The issue extends beyond Linden and to other communities near the village. EHS-Alberta data shows ambulances in Carstairs are deployed outside of that community for 87 per cent of their calls, and in Three Hills for 56 per cent of that community’s calls. 

Kara Westerlund, president of the Rural Municipalities of Alberta, said she believes these issues became more pronounced when dispatch for Emergency Medical Services was centralized provincially.  

“Anytime we centralize services, it is an absolute loss for the rural communities in this province,” she said.  

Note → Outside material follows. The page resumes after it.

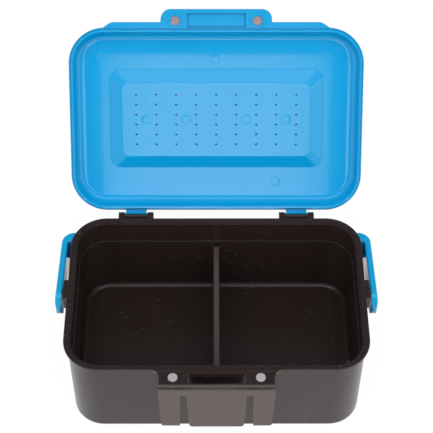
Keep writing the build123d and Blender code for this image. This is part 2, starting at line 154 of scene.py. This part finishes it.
# %% Nodes
class Nodes:
    """A set of shader nodes, and the one maker of them all."""

    def __init__(self, owner):
        owner.use_nodes = True
        self.tree = owner.node_tree
        self.tree.nodes.clear()

    def node(self, kind, settings=None, sockets=None):
        """A node of this kind: its settings, then its sockets. Gives its first output."""
        made = self.tree.nodes.new(kind)
        for name, value in (settings or {}).items():
            setattr(made, name, value)
        for name, value in (sockets or {}).items():
            self.feed(made.inputs[name], value)
        return Wire(self, made.outputs[0]) if made.outputs else None

    def feed(self, socket, value):
        """Links a wire to the socket, or sets the socket's own value."""
        if isinstance(value, Wire):
            self.tree.links.new(value.socket, socket)
        else:
            socket.default_value = value

    def rays(self):
        """1 for a ray straight from the camera, and 1 for one from a mirroring or clear surface."""
        path = self.node("ShaderNodeLightPath")
        mirrored = path.output("Is Glossy Ray").maths("MAXIMUM", path.output("Is Transmission Ray"))
        return path.output("Is Camera Ray"), mirrored


# %% [markdown]
# ## What the finishes share
# Plastic and plated metal need the same few things: patches, specks and scratches, a paler colour on
# edges as a painted highlight, painted shade in narrow corners and a fine relief. `Finish` adds them to
# `Nodes`. Everything is worked out from the object's own coordinates, so a pattern stays on its piece
# when the lid turns.


# %% Finish
class Finish(Nodes):
    """One material with a Principled shader."""

    def __init__(self, name):
        self.material = bpy.data.materials.new(name)
        super().__init__(self.material)
        self.shader = self.node("ShaderNodeBsdfPrincipled")
        self.node("ShaderNodeOutputMaterial", {}, {"Surface": self.shader})
        self.place = self.node("ShaderNodeTexCoord").output("Object")

    def set(self, **values):
        """Feeds the shader's sockets; an underscore stands for a space."""
        for name, value in values.items():
            self.feed(self.shader.socket.node.inputs[name.replace("_", " ")], value)

    def stretched(self, turn, scale):
        """The object's coordinates, scaled along its axes and then turned."""
        return self.node(
            "ShaderNodeMapping", {}, {"Vector": self.place, "Rotation": turn, "Scale": scale}
        )

    def noise(self, per_metre, detail=2.0, place=None):
        """Soft random patches, this many to a metre."""
        sockets = {"Vector": place or self.place, "Scale": per_metre, "Detail": detail}
        return self.node("ShaderNodeTexNoise", {}, sockets)

    def specks(self, per_metre, size, share):
        """1 in small round specks, one in each random cell, kept in this share of the cells.

        A speck's size is a share of its cell's.
        """
        distance = self.node("ShaderNodeTexVoronoi", {}, {"Vector": self.place, "Scale": per_metre})
        lottery = self.node("ShaderNodeSeparateColor", {}, {0: distance.output("Color")})
        kept = lottery.above(1.0 - share, 0.02)
        return (1.0 - distance.above(size, size * 0.7)) * kept

    def scratches(self, turn, per_metre, stretch, width):
        """1 on thin lines, long ones along the object's X axis, in patches here and there.

        A stretched noise passes through its middle value, 0.5, on such lines. The turn comes after the
        stretch, so it leaves the lines' direction and gives each set of scratches other lines.
        """
        lines = self.noise(per_metre, 1.0, self.stretched((0, 0, turn), (1.0 / stretch, 1, 1)))
        patches = self.noise(per_metre * 0.3, 1.0).above(0.56, 0.1)
        return lines.near(0.5, width) * patches

    def blend(self, factor, first, second):
        """One colour into another by a factor."""
        sockets = {0: factor, 6: first, 7: second}
        return self.node("ShaderNodeMix", {"data_type": "RGBA"}, sockets).output(2)

    def rounded(self, radius):
        """The surface's normal, with its edges softened by this radius."""
        return self.node("ShaderNodeBevel", {"samples": 4}, {"Radius": radius})

    def edges(self, radius, gain):
        """1 along sharp edges, 0 on flat faces: where a rounded normal leaves the true one."""
        true = self.node("ShaderNodeNewGeometry").output("Normal")
        turned = 1.0 - self.rounded(radius).dot(true)
        return (turned * gain).limited()

    def creases(self, reach, gain, own):
        """1 deep in narrow corners, where faces within this reach, its own or any, hide the light."""
        settings = {"samples": 8, "only_local": own}
        open_share = self.node("ShaderNodeAmbientOcclusion", settings, {"Distance": reach}).output("AO")
        return ((1.0 - open_share) * gain).limited()

    def relief(self, height, depth, edge):
        """A normal bumped by height, times depth in metres, over edges softened by this radius."""
        sockets = {"Height": height, "Distance": depth, "Strength": 1.0, "Normal": self.rounded(edge)}
        return self.node("ShaderNodeBump", {}, sockets)


def dress(node, finish):
    """Gives a CAD piece its finish."""
    for place in nodes[node].material_slots:
        place.material = finish.material
    print(node, "is finished in", finish.material.name)


# %% [markdown]
# ## Blue plastic
# The lid and the hooks are coloured polypropylene: a clear, saturated blue under a soft gloss. Three
# things keep it from looking like paint: the colour drifts a little where the plastic flowed, the
# gloss is uneven, and a very fine grain from the steel mould breaks up the reflections. Edges are
# painted a little paler, as a highlight, and narrow corners deeper, as painted shade.

# %% Blue finish
grain_depth = 0.000008      # metres
edge_highlight_reach = 0.0005          # how far the painted edge highlight reaches round an edge
soft_edge = 0.0003          # the rounding of edges that are drawn sharp
# painted shade: the deep blue that narrow corners are blended towards
crease_shade_colour = (0.0, 0.13, 0.38, 1)


def blue_plastic(name, colour, deep_colour, edge_highlight_colour, gloss, crease_reach, crease_gain, own_faces):
    """Glossy coloured plastic with flow patches, mould grain, marks, painted edge highlights and painted
    shade in corners.
    """
    finish = Finish(name)
    flow = finish.noise(per_metre=28.0, detail=3.0)
    marks = finish.scratches(turn=0.5, per_metre=260.0, stretch=14.0, width=0.006)
    marks = marks + finish.scratches(turn=-0.9, per_metre=330.0, stretch=11.0, width=0.005)
    haze = finish.noise(per_metre=90.0, detail=4.0)
    body = finish.blend(flow.above(0.5, 0.5), deep_colour, colour)
    # Painted shade: narrow corners, found by ambient occlusion, are blended towards a deep blue.
    creases = finish.creases(crease_reach, crease_gain, own_faces)
    shaded = finish.blend(creases, body, crease_shade_colour)
    # Painted highlight: sharp edges are blended towards a paler blue.
    finish.tint = finish.blend(finish.edges(edge_highlight_reach, 2.0), shaded, edge_highlight_colour)
    finish.grain = finish.noise(per_metre=2600.0) + marks * -0.6
    finish.gloss = gloss[0] + haze * (gloss[1] - gloss[0]) + marks * 0.12
    finish.set(
        Base_Color=finish.tint,
        Roughness=finish.gloss,
        Normal=finish.relief(finish.grain, grain_depth, soft_edge),
        IOR=1.49,
    )
    return finish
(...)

In 2021, Emergency Medical Services dispatch across the province was fully centralized under Alberta Health Services following a decade of consolidation. The province said the move would make the system more efficient and allow for better co-ordination of all provincial resources.

Westerlund said rural ambulances frequently get sucked into the “vortex” of high call volumes in Edmonton and Calgary, resulting in a perpetual cycle of out-of-town responses.   

“It puts our rural communities at extreme risk of not having ambulances available,” she said.

EHS-Alberta stated it has implemented measures to keep rural ambulances closer to home, noting rural units are generally being drawn into larger centres less frequently than in previous years.  

“These include secondary triage processes, enhanced dispatch practices, dedicated interfacility transfer resources and other modernization initiatives designed to improve system efficiency and preserve ambulance capacity for higher-acuity emergencies,” the provider said.  

Despite the ongoing challenges, Klassen said EHS-Alberta officials recently sat down with the village council, which he viewed as a positive step.

“They were accepting of those problems, which I take as a good sign,” Klassen said. 

Westerlund echoed that sentiment, hoping such collaboration leads to meaningful action that could “have lasting effects in our communities.”